Generation and Decay of High-Intensity Turbulence
Mentor:John LaRue, Professor , UC Irvine
The combustion process in a gas turbine is not perfect; incomplete mixing causes inefficiencies in the chemical reaction and produces pollution in the form of Mono-Nitrogen Oxides (NOx). In power plants, a gas-turbine pre-mixer is used to mix fuel and air prior to combustion. High-intensity turbulence promotes uniformity of the mixture and increases the rate of mixing. The goal of this study is to provide laboratory data on the velocity and root-mean-square variance of the mixing process. We will create high-intensity near-homogeneous near-isotropic turbulence and study the downstream turbulent decay of the flow. This is accomplished with the use of the UCI wind tunnel and an Active-Grid turbulence generator, an apparatus of randomly spinning diamond flaps. In order to homogenize the turbulent flow further and promote the onset of isotropy sooner, the turbulence generated by the active grid may be attenuated with the use of manipulators, such as wire screens of different solidity and mesh size, a passive grid, or a combination of both.

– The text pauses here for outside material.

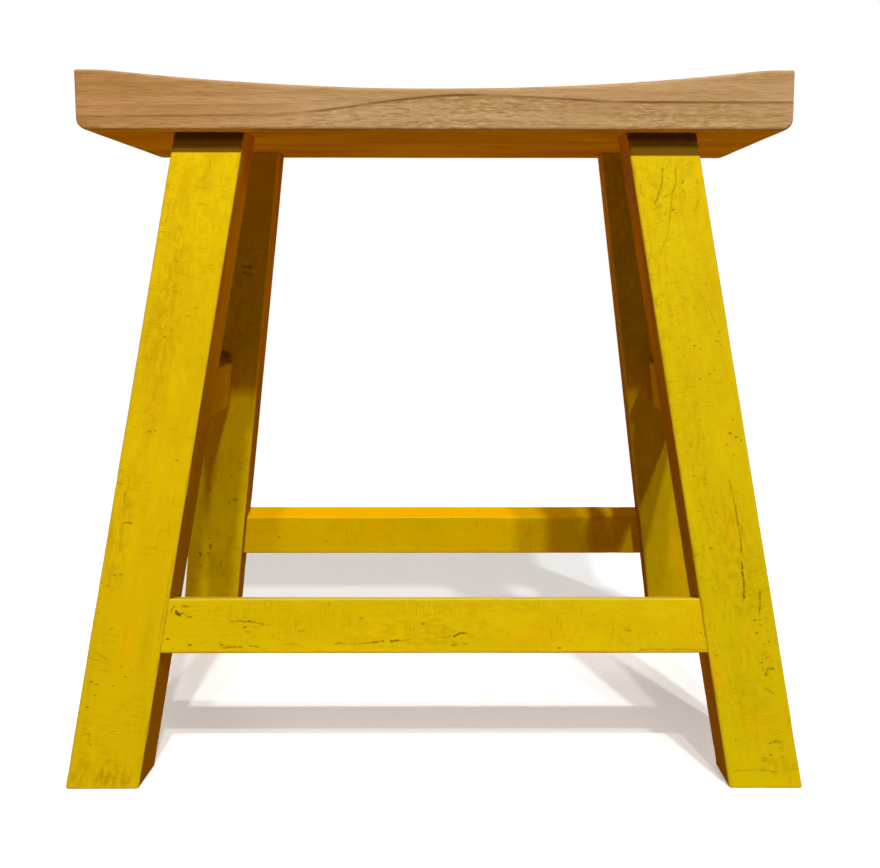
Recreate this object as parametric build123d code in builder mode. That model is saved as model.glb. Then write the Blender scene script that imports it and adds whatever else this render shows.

The velocity profile showed that the variance of mean speed along the vertical profile at the entrance and exit of the test section was 2.0% and 1.1%, respectively. A power law curve fit of the turbulence intensity versus normalized downstream position was found to have a decay coefficient of 4.1 and a decay exponent of 1.3. The decay exponent is comparable to traditional, low intensity grid-generated turbulence even though the decay coefficient was significantly higher.